◆ **REQUIRED WORK**:
Quote exactly, and only, the lines from the one with "toes = section.vertices().filter_by(lambda" down to the one with "camera_turn_degrees = (74.025, -0.452, 5.443)", both included.

◆ **DATA SUPPLIED**:
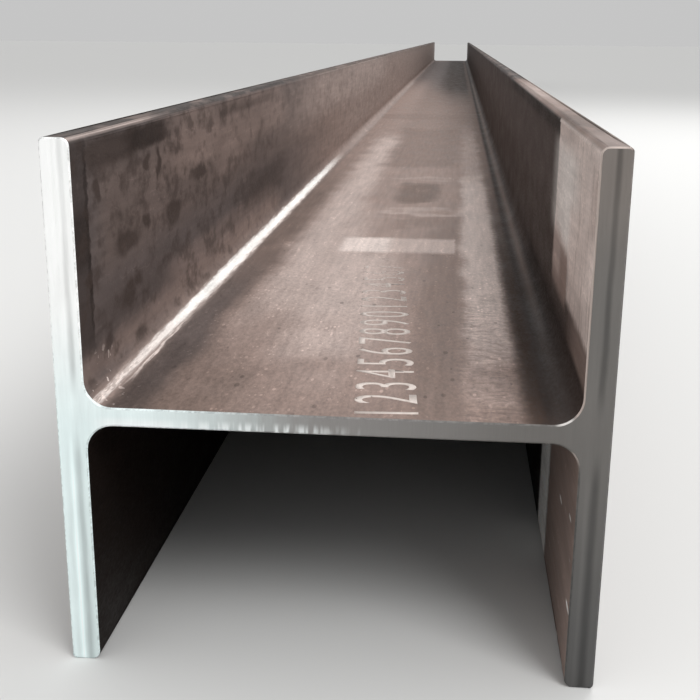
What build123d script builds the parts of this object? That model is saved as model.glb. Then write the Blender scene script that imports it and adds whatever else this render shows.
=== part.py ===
"""A hot-rolled steel H-beam: a 203 x 203 x 46 universal column, one stock length.

Millimetres, +Z up. The beam lies on the toes of its two flanges with its web level:
X goes across the flanges, Y along the beam, and Z = 0 is the floor that the toes
stand on. The origin is under the middle of the beam.
"""
import os

from build123d import *

# The rolled section
section_depth = 203.2       # over the outer faces of the two flanges
flange_width = 203.6        # from toe to toe of one flange
flange_thickness = 11.0
web_thickness = 7.2
root_radius = 10.2          # where the web runs into a flange
toe_inner_radius = 3.0      # edge of a flange tip, on the side of the web
toe_outer_radius = 1.8      # edge of a flange tip, on the outer side

# The stock length, from sawn end to sawn end
beam_length = 6000.0

half_depth = section_depth / 2
half_width = flange_width / 2
flange_centre = half_depth - flange_thickness / 2

# The near sawn end, with its centre at half the height of the flanges
near_end = Plane(
    origin=(0, -beam_length / 2, half_width), x_dir=(-1, 0, 0), z_dir=(0, 1, 0)
)

# One rolled piece: the web and both flanges leave the mill together, with round
# roots, eased toes and nothing added, and are sawn square at both ends.
with BuildPart() as h_beam:
    with BuildSketch(near_end) as section:
        Rectangle(section_depth, web_thickness)
        with Locations((-flange_centre, 0), (flange_centre, 0)):
            Rectangle(flange_thickness, flange_width)

        roots = section.vertices().filter_by_position(
            Axis.Y, -web_thickness, web_thickness
        )
        fillet(roots, root_radius)

        toes = section.vertices().filter_by(lambda v: abs(v.Y) > half_width - 0.01)
        inner_toes = toes.filter_by_position(
            Axis.X, -half_depth + 0.01, half_depth - 0.01
        )
        fillet(inner_toes, toe_inner_radius)

        outer_toes = section.vertices().filter_by(
            lambda v: abs(v.Y) > half_width - 0.01 and abs(v.X) > half_depth - 0.01
        )
        fillet(outer_toes, toe_outer_radius)
    extrude(amount=beam_length)

h_beam.part.label = "h_beam"

os.makedirs("parts", exist_ok=True)
export_step(h_beam.part, "parts/h_beam.step")
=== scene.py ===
"""The looks of a hot-rolled steel H-beam, lying on the toes of its flanges with its web level."""
import math

import bmesh
import bpy
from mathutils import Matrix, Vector


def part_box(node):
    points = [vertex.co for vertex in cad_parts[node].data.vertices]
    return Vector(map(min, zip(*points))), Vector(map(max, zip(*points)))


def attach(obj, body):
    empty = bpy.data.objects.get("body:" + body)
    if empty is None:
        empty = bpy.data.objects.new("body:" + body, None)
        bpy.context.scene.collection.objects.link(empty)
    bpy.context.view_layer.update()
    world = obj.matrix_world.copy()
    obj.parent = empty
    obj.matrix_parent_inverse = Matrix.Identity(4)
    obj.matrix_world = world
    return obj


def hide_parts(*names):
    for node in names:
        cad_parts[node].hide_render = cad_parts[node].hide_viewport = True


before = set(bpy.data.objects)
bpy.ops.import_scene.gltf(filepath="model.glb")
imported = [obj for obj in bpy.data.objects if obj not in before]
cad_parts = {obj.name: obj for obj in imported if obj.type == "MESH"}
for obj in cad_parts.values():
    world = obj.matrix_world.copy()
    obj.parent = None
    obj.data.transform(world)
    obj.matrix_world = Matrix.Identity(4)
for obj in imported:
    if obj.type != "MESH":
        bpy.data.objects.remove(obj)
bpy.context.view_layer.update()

# The camera stands close before the near sawn end, a little above the upper toes and to
# the right of the middle, and looks down the beam. Its lens and its turn are those of the
# photograph, as far as square pixels allow.
near_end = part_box("h_beam")[0].y
camera_distance = 0.3739
camera_side = 0.0425
camera_height = 0.2383
camera_lens_mm = 56.57
camera_turn_degrees = (74.025, -0.452, 5.443)

bpy.ops.object.camera_add(
    location=(camera_side, near_end - camera_distance, camera_height),
    rotation=[math.radians(turn) for turn in camera_turn_degrees],
)
camera = bpy.context.object
camera.name = "camera"
camera.data.lens = camera_lens_mm
camera.data.clip_start = 0.01
bpy.context.scene.camera = camera


# The beam is one piece of steel, rolled hot from a bloom: web and flanges leave the rolls
# together, with round roots and eased toes, and a saw cuts them square at both ends. It is
# modelled from a slab as deep as the web, whose two edges are drawn up and down.
low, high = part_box("h_beam")
depth, length, width = high - low
middle = width / 2
web_thickness = 0.0072
flange_thickness = 0.011
root_radius = 0.0102
toe_inner_radius = 0.003
toe_outer_radius = 0.0018
inner_face = depth / 2 - flange_thickness
root_segments = 12
toe_segments = 5
nearly = 0.0001

bpy.ops.object.select_all(action="DESELECT")
bpy.ops.mesh.primitive_cube_add(
    size=1, location=(0, 0, middle), scale=(depth, length, web_thickness)
)
beam = bpy.context.object
beam.name = "rolled_beam"
bpy.ops.object.transform_apply(location=True, rotation=False, scale=True)
bpy.ops.object.mode_set(mode="EDIT")


def select_faces(test):
    """Selects the faces whose middle and normal pass the test, and nothing else."""
    bpy.ops.mesh.select_mode(type="FACE")
    bpy.ops.mesh.select_all(action="DESELECT")
    mesh = bmesh.from_edit_mesh(bpy.context.object.data)
    for face in mesh.faces:
        face.select_set(bool(test(face.calc_center_median(), face.normal)))
    bmesh.update_edit_mesh(bpy.context.object.data)


def select_edges(test):
    """Selects the edges whose two ends pass the test, and nothing else."""
    bpy.ops.mesh.select_mode(type="EDGE")
    bpy.ops.mesh.select_all(action="DESELECT")
    mesh = bmesh.from_edit_mesh(bpy.context.object.data)
    for edge in mesh.edges:
        edge.select_set(bool(test(edge.verts[0].co, edge.verts[1].co)))
    bmesh.update_edit_mesh(bpy.context.object.data)


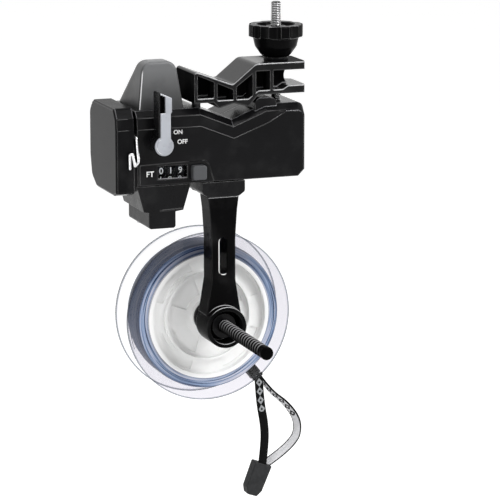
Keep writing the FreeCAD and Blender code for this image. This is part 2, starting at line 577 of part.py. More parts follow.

◆ **THE COMPLETED TASK**:
        toes = section.vertices().filter_by(lambda v: abs(v.Y) > half_width - 0.01)
        inner_toes = toes.filter_by_position(
            Axis.X, -half_depth + 0.01, half_depth - 0.01
        )
        fillet(inner_toes, toe_inner_radius)

        outer_toes = section.vertices().filter_by(
            lambda v: abs(v.Y) > half_width - 0.01 and abs(v.X) > half_depth - 0.01
        )
        fillet(outer_toes, toe_outer_radius)
    extrude(amount=beam_length)

h_beam.part.label = "h_beam"

os.makedirs("parts", exist_ok=True)
export_step(h_beam.part, "parts/h_beam.step")
=== scene.py ===
"""The looks of a hot-rolled steel H-beam, lying on the toes of its flanges with its web level."""
import math

import bmesh
import bpy
from mathutils import Matrix, Vector


def part_box(node):
    points = [vertex.co for vertex in cad_parts[node].data.vertices]
    return Vector(map(min, zip(*points))), Vector(map(max, zip(*points)))


def attach(obj, body):
    empty = bpy.data.objects.get("body:" + body)
    if empty is None:
        empty = bpy.data.objects.new("body:" + body, None)
        bpy.context.scene.collection.objects.link(empty)
    bpy.context.view_layer.update()
    world = obj.matrix_world.copy()
    obj.parent = empty
    obj.matrix_parent_inverse = Matrix.Identity(4)
    obj.matrix_world = world
    return obj


def hide_parts(*names):
    for node in names:
        cad_parts[node].hide_render = cad_parts[node].hide_viewport = True


before = set(bpy.data.objects)
bpy.ops.import_scene.gltf(filepath="model.glb")
imported = [obj for obj in bpy.data.objects if obj not in before]
cad_parts = {obj.name: obj for obj in imported if obj.type == "MESH"}
for obj in cad_parts.values():
    world = obj.matrix_world.copy()
    obj.parent = None
    obj.data.transform(world)
    obj.matrix_world = Matrix.Identity(4)
for obj in imported:
    if obj.type != "MESH":
        bpy.data.objects.remove(obj)
bpy.context.view_layer.update()

# The camera stands close before the near sawn end, a little above the upper toes and to
# the right of the middle, and looks down the beam. Its lens and its turn are those of the
# photograph, as far as square pixels allow.
near_end = part_box("h_beam")[0].y
camera_distance = 0.3739
camera_side = 0.0425
camera_height = 0.2383
camera_lens_mm = 56.57
camera_turn_degrees = (74.025, -0.452, 5.443)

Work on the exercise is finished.